Bersengketa Sejak 4 Tahun Lalu

 

Idealnya, tetangga saling hidup rukun satu sama lain. 


Namun dua warga Sragen, Suparmi (61) dan Suprapto, tidak demikian. 


Keduanya tinggal bersebelahan rumah, tapi tidak akur lantaran terlibat sengketa tanah. 


Warga Dukuh Kawis Dulang, RT 018, Desa Wonokerso, Kedawung, Sragen itu berselisih tanah selebar 33cm dan sepanjang 100m sampai berlarut larut. 


Puncaknya, Suprapto merusak tembok batas rumah milik Suparmi. 


Bagaimana duduk perkara peristiwa ini sebenarnya?


Dari versi Suparmi, ia menuturkan asal muasal sengketa tanah tersebut terjadi saat anaknya sakit. 


Ia mengaku lupa tahun persisnya. 


Yang jelas, soal sengketa dan tidak akurnya dia dan tetangga sebelah, sudah berlarut selama bertahun-tahun. 


"Awalnya anak saya sakit, butuh biaya operasi, sehingga saya menjual tanah itu," katanya pada Kamis (16/7/2020). 


"Saat disertifikatkan, ternyata sisa luas tanah dan yang ada di sertifikat berbeda," imbuhnya. 


Suparmi yang kekeuh dengan sisa luas tanah yang ia miliki, lalu membangun sebuah tembok sekira di tahun 2000an awal. 


Masalahnya, tembok yang dia bangun melewati ukuran yang digariskan oleh kelurahan. 


"Saya yakin karena saya hafal dan ingat luas tanah saya sebelum saya jual," tegasnya. 


Ia pun memprotes ketidakadilan itu pada kelurahan sejak tahun 2016.


Ia bahkan meminta pihak kelurahan melakukan pengukuran tanah ulang. 


"Saya membayar Rp 400 ribu tapi hasilnya sama, saya masih tidak terima karena saya yakin itu ada sisa lebar 33 cm," terangnya. 


Beberapa perundingan pun dilakukan oleh kedua belah pihak pada tahun 2016 tersebut. 


"Dulu ada perjanjian dengan kepala desa juga, tapi hasilnya tetap nihil, sisa tanah saya tidak kembali," pungkasnya. 


Lantaran tak terima, ia pun membawa ke ranah Dinas Agraria Kabupaten Sragen. 


Tak hanya itu, ia pun membawa pengacara agar sengka tersebut lekas menemui titik temu. 

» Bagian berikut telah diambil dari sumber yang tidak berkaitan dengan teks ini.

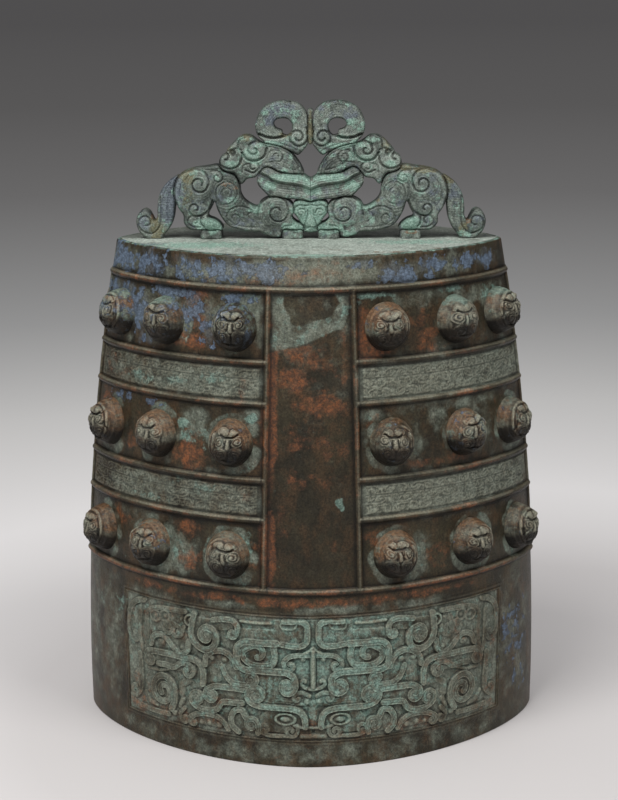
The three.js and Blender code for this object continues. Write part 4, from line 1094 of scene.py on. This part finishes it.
def within(x, y, outline):
    """Distance from each point to a smooth closed outline, positive inside it."""
    return depth_inside(x, y, curve_through(outline, closed=True, dense=6), reach=1000)


def openwork(region, box, depth, relief, meets_middle, rounding):
    """Points, faces, hollows and ridges of a plate that is cut out of a fine grid, u out from the middle and
    w up from the crown. Both of its faces carry the relief, and a rounded rim joins them. The box holds the
    least u and w and the greatest ones."""
    out_line = np.arange(box[0], box[2], PLATE_STEP)
    if meets_middle:
        out_line = MIDDLE_GAP + np.arange(0, box[2] - MIDDLE_GAP, PLATE_STEP)
    up_line = np.arange(max(box[1], FOOT_GAP), box[3], PLATE_STEP)
    u, w = np.meshgrid(out_line, up_line)

    # Grid points near the outline move onto it
    depth_in = region(u, w)
    snap = np.abs(depth_in) < 0.75 * PLATE_STEP
    slope_w, slope_u = np.gradient(depth_in, PLATE_STEP)
    steep = np.maximum(np.hypot(slope_u, slope_w), 0.3)
    move_u = np.where(snap, -depth_in * slope_u / steep**2, 0)
    move_w = np.where(snap, -depth_in * slope_w / steep**2, 0)
    if meets_middle:
        move_u[:, 0] = 0
    if box[1] <= FOOT_GAP:
        move_w[0] = 0
    u, w = u + np.clip(move_u, -0.5, 0.5), w + np.clip(move_w, -0.5, 0.5)
    depth_in = np.where(snap, 0, depth_in)
    good = depth_in >= 0
    cell = good[:-1, :-1] & good[:-1, 1:] & good[1:, 1:] & good[1:, :-1]
    used, flat = np.unique(quads(*u.shape)[cell.ravel()], return_inverse=True)
    sheet = flat.reshape(-1, 4)
    out, up, inward = u.ravel()[used], w.ravel()[used], np.maximum(depth_in.ravel()[used], 0)

    # Thickness at each point, with the fall of the rounded rim
    fall = rounding - np.sqrt(np.maximum(0, rounding**2 - (rounding - np.minimum(inward, rounding)) ** 2))
    lift = 0.72 * relief(u, w)
    hollow, ridge = hollows(lift, 3, 1.0)
    lift, hollow, ridge = lift.ravel()[used], hollow.ravel()[used], ridge.ravel()[used]
    face = depth / 2 - fall * (depth / 2 - 1) / (depth / 2) + lift * smooth(0, 1.6, inward)

    # The rim runs in a few rows from the front sheet to the back one
    edges = np.vstack([sheet[:, [0, 1]], sheet[:, [1, 2]], sheet[:, [2, 3]], sheet[:, [3, 0]]])
    _, first, count = np.unique(np.sort(edges, 1), axis=0, return_index=True, return_counts=True)
    rim = edges[first[count == 1]]
    rim_points, where = np.unique(rim, return_inverse=True)
    start, end = where.reshape(rim.shape).T
    total, around = len(out), len(rim_points)
    rings = [rim_points]
    points = [np.stack([out, -face, up], -1), np.stack([out, face, up], -1)]
    for step in range(1, RIM_ROWS):
        share = 1 - 2 * step / RIM_ROWS
        points.append(np.stack([out[rim_points], -face[rim_points] * share, up[rim_points]], -1))
        rings.append(2 * total + (step - 1) * around + np.arange(around))
    rings.append(rim_points + total)
    faces = [sheet, sheet[:, ::-1] + total]
    for lower, upper in zip(rings, rings[1:]):
        faces.append(np.stack([lower[end], lower[start], upper[start], upper[end]], -1))

    near_rim = smooth(2.6, 0.2, inward)
    rim_values = np.ones((RIM_ROWS - 1) * around)
    hollow = np.clip(0.75 * hollow + 0.55 * near_rim, 0, 1)
    ridge = ridge * (1 - near_rim)
    hollow = np.concatenate([hollow, hollow, 0.75 * rim_values])
    ridge = np.concatenate([ridge, ridge, 0 * rim_values])
    return np.vstack(points), np.vstack(faces), hollow, ridge


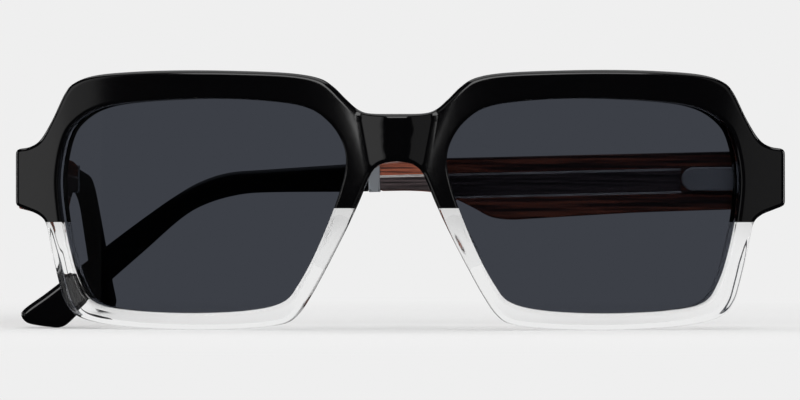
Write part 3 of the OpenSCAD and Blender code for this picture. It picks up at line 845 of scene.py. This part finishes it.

Hubungan dua tetangga ini pun memburuk. 


Dari semula kehidupan bertetangga yang normal dan baik-baik saja, menjadi tak saling bertegur sapa. 


Bahkan, pada akhir 2018, Suprapto, tetangga sebelah Suparmi, dilaporkan merusak tembok pembatas rumah yang dibangun Suparmi di sisa tanah selebar 33 cm itu. 


"Dilakukan dua kali, pertama yang depan akhir 2018, kedua yang bulan Maret tahun ini," aku Suparmi.


Suparmi pun tak terima dengan kejadian tersebut lalu melaporkan ke pihak Polsek Sragen pada 19 Mei 2020. 


"Katanya saat ini sudah naik ke Polres Sragen dan mau dibawa ke ranah pengadilan," ungkapnya. 


Dalam surat yang tertera, Suprapto dikenakan pasal 406 KUHP dengan pasar pengrusakan. 


Dikonfirmasi terpisah, Lurah Wonokerso, Suparno, membenarkan ada peristiwa ini di daerahnya. 


Ia mengaku sudah mendamaikan, tapi tetap buntu hasilnya. 


Ia juga menyesalkan warganya yang ngotot menempuh jalur hukum. 


"Sebenarnya saya sudah jengah, sebagai lurah tentu saya ada keinginan untuk mendamaikan, karena mereka berselisih sejak lama," 


"Tapi Ibu Parmi tidak mau memilih jalur kekeluargaan," sesalnya. 


"Akhirnya ya saya biarkan, biar diproses Kepolisian saja," ujar Suparno.